Several factors probably saved her.

First, she was abroad during the worst of the purges. Out of sight, out of mind—or at least, harder to build a show trial around.

Second, she was useful. She was an effective diplomat. During World War II, she played a crucial role in negotiating with Finland, helping to end the Finnish-Soviet war in 1940 and keeping Finland from fully allying with Nazi Germany.

Third, she stopped criticizing the regime. After 1922, there are no public records of her opposing party policy. She accepted her diplomatic exile and did her job.

Was this cowardice? Wisdom? Exhaustion? We can't know what she thought in private. We only know that she survived when survival was rare.

She retired from diplomatic service in 1945 and died in Moscow in 1952, at the age of seventy-nine. Stalin died a year later.

What She Left Behind

The Zhenotdel was closed in 1930. Stalin's regime retreated from many early Soviet policies on women—abortion was criminalized again in 1936, divorce became harder to obtain, and the traditional family was rehabilitated as a socialist institution. Kollontai's writings on sexuality were quietly shelved.

Yet her legacy persisted.

In the West, second-wave feminists in the 1960s and 1970s rediscovered her work. Her arguments about the economic basis of women's oppression, the need for socialized childcare, and the possibility of relationships based on equality rather than dependency influenced feminist theory for decades.

She remains a complicated figure. She was a genuine revolutionary who helped build a system that became a dictatorship. She was a feminist who made her peace with Stalinism.

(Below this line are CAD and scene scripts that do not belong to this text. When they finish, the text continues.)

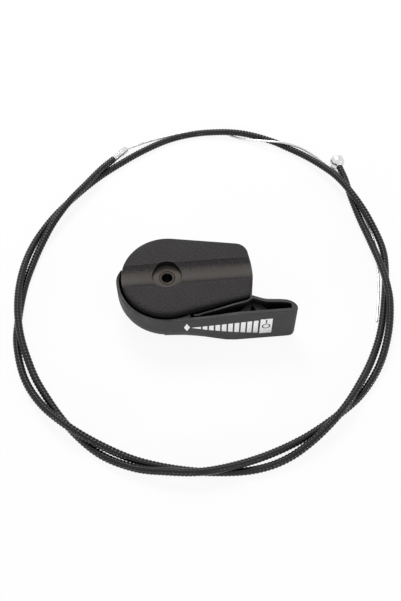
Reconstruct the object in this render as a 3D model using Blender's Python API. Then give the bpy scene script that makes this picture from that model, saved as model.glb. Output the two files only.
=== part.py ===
"""Throttle control lever for a 22 mm handlebar, with its Bowden cable lying loose in two turns around it.

The lever unit lies on the lever's domed face, with the saddle for the handlebar upwards. Metres, +Z up.
The origin is on the surface, under the middle of the lever unit's plan.
"""

import math

import bmesh
import bpy
import mathutils
import numpy as np

# Clearances
FIT = 0.0003
THROUGH = 0.005

# Handlebar and clamp bolt that the unit is made for
BAR_DIAMETER = 0.022
BOLT_HOLE = 0.0064

# Lever, moulded in one piece: domed cup, rim and hollow handle
RIM_RADIUS = 0.0297
RIM_TOP = 0.0253
RIM_WALL = 0.0015
RIM_EDGE = 0.0004
RIM_GAP = 0.0012
RIM_FULL_ANGLE = 179.0
RIM_END_ANGLE = 152.0
CUP_END_ANGLE = 293.0
DOME_ROUNDING = 0.015
DISH_TOP = 0.011
GATE_MARK_RADIUS = 0.0008
GATE_MARK_ANGLE = 198.5

# Handle: its top edge, the height and spread of its rounded foot along x, its plan beyond the tip of the back
# wall as (share of the way to the nose, front set in, depth, bottom lifted), and the thin inner wall as
# (x, depth, bottom). Depths are measured back from the front wall.
HANDLE_REACH = 0.0724
HANDLE_WALL = 0.0021
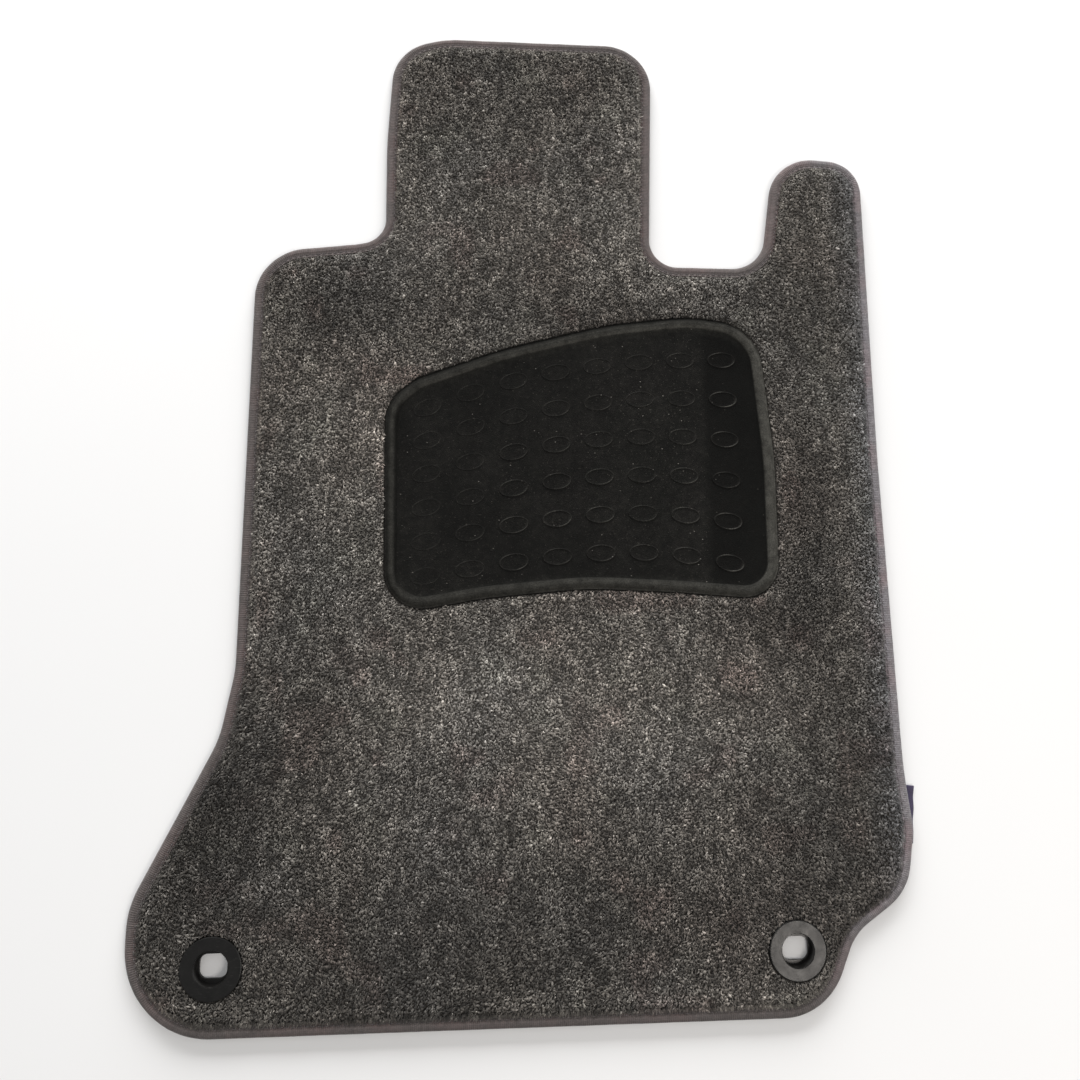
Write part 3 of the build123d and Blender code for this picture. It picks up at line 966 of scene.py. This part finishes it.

She was a critic of bureaucracy who became a bureaucrat. She was a champion of workers' control who watched workers lose all power.

But she was also something else: proof that in the chaos of revolution, extraordinary things become possible. A general's daughter became a Marxist theorist. A woman who wasn't allowed to attend university became the first female cabinet minister. Someone who openly challenged Lenin survived to become the first female ambassador.

History, she might have said, moves in unexpected directions. So do people.